As a young musical artist starting out, perhaps the best gift you can receive is simply to be heard and noticed. In 2015, 22-year-old Swedish singer LÉON posted her music online, hoping it would resonate. It did just that. One glowing tweet from Katy Perry, and she found herself with 19 million listens on Spotify and a newly minted worldwide fanbase. Next up, a world tour. Mix caught up with the crew at their Seattle stop in May.

“LÉON is considered a soul-pop artist, but the last thing we want is a sterile ‘pop’ sound,” says Tour Manager/FOH engineer Clint Rowland. “While we do operate with tracks, they are there to support the band and not the other way around. The music and the vocal need to breathe, and I’m there to make sure they’re allowed to. I’m using the house console and P.A. each night, but my overall approach to the mix is the same: find harmony with the room. I listen to what it offers and what my limits are and I operate within that space. I try to bring out the best of what the room has to offer.”

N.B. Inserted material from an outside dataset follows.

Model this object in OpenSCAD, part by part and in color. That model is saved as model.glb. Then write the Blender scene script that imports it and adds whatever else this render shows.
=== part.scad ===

While pop is where LÉON is making a name for herself, her musical influences appear to be much varied, with clear nods to powerful vocalists like Amy Winehouse and Stevie Nicks. “Dreamy Stevie Nicks reverbs for LÉON’s ears work well,” adds Monitor Engineer Julian Higareda. “They do a great cover of Dreams during the set, which was what gave me the inspiration during production rehearsals,”.

As with any powerhouse singer, finding the right vocal groove in an ever-changing venue style is the challenge.

FOH engineer and tour manager Clint Rowland.

FOH engineer and tour manager Clint Rowland.

“Our [musical director] put in a lot of work in leveling out every track, every keyboard patch, everything, which for a FOH engineer is a gift,” Rowland says. “LÉON’s vocal is paramount, that’s what people pay money to hear. So, for me, there is no other option but to have her vocal right in your face the entire show.

“At the same time, her music is so incredible and cannot be treated as an afterthought,” he continues. “Her band puts in work, they find their pocket and I make sure that it’s there to carry LÉON’s voice throughout the show. To help achieve this, I send everything except LÉON’s vocal and effects to a stereo group and add a ‘soft’ compressor with no more than 3 or 4 dB of gain reduction. So, during the upbeat and more heavy moments of the show, the vocal does not get buried. Again, each venue reacts differently, so it varies.”

“The mix is minimal as far as inputs, but I am riding faders for her the whole show depending how close she is to the drums or how much she can hear the FOH in her ear mix,” says Higareda. “She has sensitive hearing, which was a great challenge for me to learn to mix. We worked on getting her gain, output and pack to the perfect level to give her the full resolution of a quiet mix. Small movements in her mix are felt and heard more drastically.

“Using the Shure KSM8 has been great, with its tight pattern,” he adds. “Although its’s a dynamic capsule, it still has the clarity of a condenser, which works great for the ears. The Shure KSM8 keeps minimal bleed for the ears as she dances around the stage, which is key so that she is comfortable the whole show. She also likes to walk into the crowd which has been a challenge for me to make sure her mic doesn’t cut out while she is having this special moment with the audience.”